Quote precisely the run of lines opening with the line containing "for name, shape" and closing with the line containing "bpy.data.objects.remove(obj)", and nothing else.
╭─ DATASET SECTION
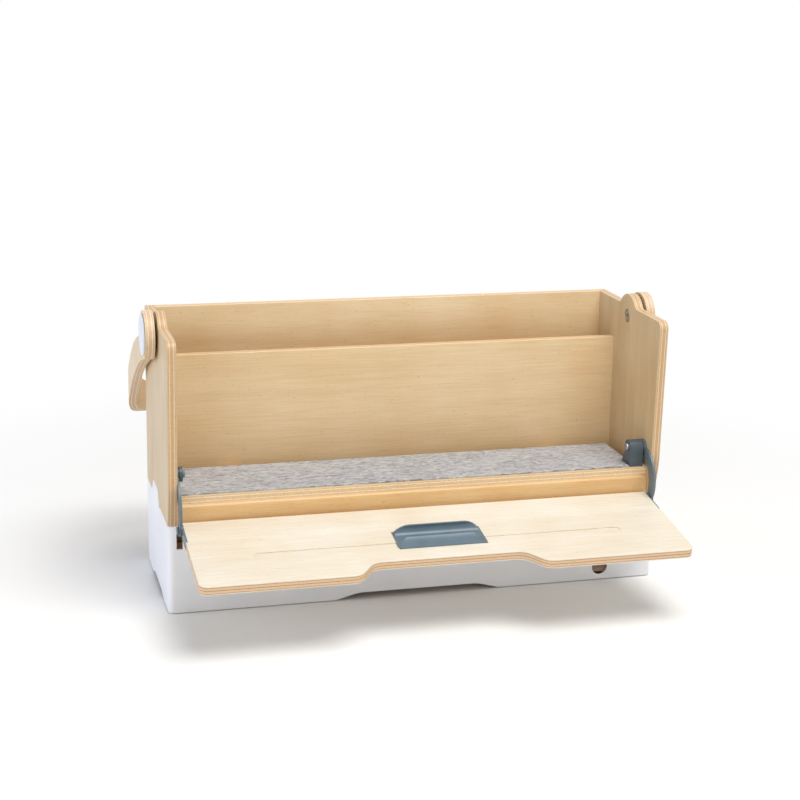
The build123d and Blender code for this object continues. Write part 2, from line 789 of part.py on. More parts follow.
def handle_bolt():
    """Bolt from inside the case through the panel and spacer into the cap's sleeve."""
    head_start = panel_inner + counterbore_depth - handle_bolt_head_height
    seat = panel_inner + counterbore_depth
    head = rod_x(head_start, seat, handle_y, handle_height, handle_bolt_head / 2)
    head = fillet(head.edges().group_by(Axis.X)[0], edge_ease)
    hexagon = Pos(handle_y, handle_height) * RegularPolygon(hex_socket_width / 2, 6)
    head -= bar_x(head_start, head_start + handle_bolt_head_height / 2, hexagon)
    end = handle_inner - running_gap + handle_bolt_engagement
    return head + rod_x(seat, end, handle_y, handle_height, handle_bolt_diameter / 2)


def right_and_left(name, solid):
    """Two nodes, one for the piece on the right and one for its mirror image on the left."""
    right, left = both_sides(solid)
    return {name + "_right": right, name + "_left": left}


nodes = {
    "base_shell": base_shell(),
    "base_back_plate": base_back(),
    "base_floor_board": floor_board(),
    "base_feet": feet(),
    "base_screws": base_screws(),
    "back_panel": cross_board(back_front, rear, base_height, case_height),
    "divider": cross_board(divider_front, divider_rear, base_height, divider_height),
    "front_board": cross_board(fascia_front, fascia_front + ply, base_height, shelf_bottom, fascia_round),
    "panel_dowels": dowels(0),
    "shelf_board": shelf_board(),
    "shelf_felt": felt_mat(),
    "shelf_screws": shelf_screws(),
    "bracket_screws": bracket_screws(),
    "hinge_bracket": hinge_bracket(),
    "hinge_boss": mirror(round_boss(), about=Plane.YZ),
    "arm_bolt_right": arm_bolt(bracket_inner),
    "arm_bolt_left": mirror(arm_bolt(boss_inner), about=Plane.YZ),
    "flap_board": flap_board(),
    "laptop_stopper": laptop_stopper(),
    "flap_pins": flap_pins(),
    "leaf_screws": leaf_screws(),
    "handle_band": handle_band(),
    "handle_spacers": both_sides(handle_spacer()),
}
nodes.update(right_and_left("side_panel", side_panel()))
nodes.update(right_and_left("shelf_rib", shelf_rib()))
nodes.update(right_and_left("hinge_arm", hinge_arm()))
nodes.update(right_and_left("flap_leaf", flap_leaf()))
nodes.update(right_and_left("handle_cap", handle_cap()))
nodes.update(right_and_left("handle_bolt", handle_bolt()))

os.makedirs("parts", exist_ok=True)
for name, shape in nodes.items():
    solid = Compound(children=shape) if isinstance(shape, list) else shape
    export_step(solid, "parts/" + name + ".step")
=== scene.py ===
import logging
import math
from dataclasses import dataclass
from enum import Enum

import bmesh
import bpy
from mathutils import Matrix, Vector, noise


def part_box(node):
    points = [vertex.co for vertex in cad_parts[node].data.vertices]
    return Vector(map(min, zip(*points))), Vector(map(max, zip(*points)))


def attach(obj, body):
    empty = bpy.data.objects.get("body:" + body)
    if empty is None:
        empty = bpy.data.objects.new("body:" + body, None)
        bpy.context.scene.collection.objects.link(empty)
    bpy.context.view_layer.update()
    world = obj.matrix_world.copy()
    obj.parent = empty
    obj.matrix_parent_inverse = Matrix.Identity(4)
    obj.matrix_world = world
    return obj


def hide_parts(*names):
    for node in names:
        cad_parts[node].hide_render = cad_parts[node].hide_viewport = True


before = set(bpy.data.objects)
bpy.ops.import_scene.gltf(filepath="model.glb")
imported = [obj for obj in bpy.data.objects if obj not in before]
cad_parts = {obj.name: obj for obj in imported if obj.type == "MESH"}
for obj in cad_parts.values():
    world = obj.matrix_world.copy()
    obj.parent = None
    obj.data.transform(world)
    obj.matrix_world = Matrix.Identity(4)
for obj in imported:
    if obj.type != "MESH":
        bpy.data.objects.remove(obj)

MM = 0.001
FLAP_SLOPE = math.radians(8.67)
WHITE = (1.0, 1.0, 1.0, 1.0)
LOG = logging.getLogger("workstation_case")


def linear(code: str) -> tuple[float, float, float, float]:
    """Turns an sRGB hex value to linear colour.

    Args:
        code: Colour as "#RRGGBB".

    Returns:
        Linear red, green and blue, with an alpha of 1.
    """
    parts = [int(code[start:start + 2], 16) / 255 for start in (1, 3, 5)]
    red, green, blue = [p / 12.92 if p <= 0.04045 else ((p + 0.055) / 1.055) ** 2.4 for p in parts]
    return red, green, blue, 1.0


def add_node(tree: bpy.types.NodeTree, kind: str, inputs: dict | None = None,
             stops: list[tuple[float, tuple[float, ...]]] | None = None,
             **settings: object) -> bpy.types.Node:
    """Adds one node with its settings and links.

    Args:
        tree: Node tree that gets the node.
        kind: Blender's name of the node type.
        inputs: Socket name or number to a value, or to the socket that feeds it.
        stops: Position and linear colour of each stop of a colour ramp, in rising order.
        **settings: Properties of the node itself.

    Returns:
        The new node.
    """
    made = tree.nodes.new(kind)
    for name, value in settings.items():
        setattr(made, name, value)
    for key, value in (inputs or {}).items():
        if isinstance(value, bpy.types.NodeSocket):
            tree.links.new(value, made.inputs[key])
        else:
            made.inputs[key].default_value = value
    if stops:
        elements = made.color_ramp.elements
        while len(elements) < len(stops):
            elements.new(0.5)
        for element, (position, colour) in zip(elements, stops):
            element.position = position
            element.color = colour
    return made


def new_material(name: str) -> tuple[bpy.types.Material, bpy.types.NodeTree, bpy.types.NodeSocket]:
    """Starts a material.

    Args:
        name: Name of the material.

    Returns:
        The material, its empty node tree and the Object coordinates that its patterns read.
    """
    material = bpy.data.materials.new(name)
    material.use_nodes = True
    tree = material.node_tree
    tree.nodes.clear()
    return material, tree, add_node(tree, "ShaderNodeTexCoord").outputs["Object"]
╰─
**CORRECT RESULT**
for name, shape in nodes.items():
    solid = Compound(children=shape) if isinstance(shape, list) else shape
    export_step(solid, "parts/" + name + ".step")
=== scene.py ===
import logging
import math
from dataclasses import dataclass
from enum import Enum

import bmesh
import bpy
from mathutils import Matrix, Vector, noise


def part_box(node):
    points = [vertex.co for vertex in cad_parts[node].data.vertices]
    return Vector(map(min, zip(*points))), Vector(map(max, zip(*points)))


def attach(obj, body):
    empty = bpy.data.objects.get("body:" + body)
    if empty is None:
        empty = bpy.data.objects.new("body:" + body, None)
        bpy.context.scene.collection.objects.link(empty)
    bpy.context.view_layer.update()
    world = obj.matrix_world.copy()
    obj.parent = empty
    obj.matrix_parent_inverse = Matrix.Identity(4)
    obj.matrix_world = world
    return obj


def hide_parts(*names):
    for node in names:
        cad_parts[node].hide_render = cad_parts[node].hide_viewport = True


before = set(bpy.data.objects)
bpy.ops.import_scene.gltf(filepath="model.glb")
imported = [obj for obj in bpy.data.objects if obj not in before]
cad_parts = {obj.name: obj for obj in imported if obj.type == "MESH"}
for obj in cad_parts.values():
    world = obj.matrix_world.copy()
    obj.parent = None
    obj.data.transform(world)
    obj.matrix_world = Matrix.Identity(4)
for obj in imported:
    if obj.type != "MESH":
        bpy.data.objects.remove(obj)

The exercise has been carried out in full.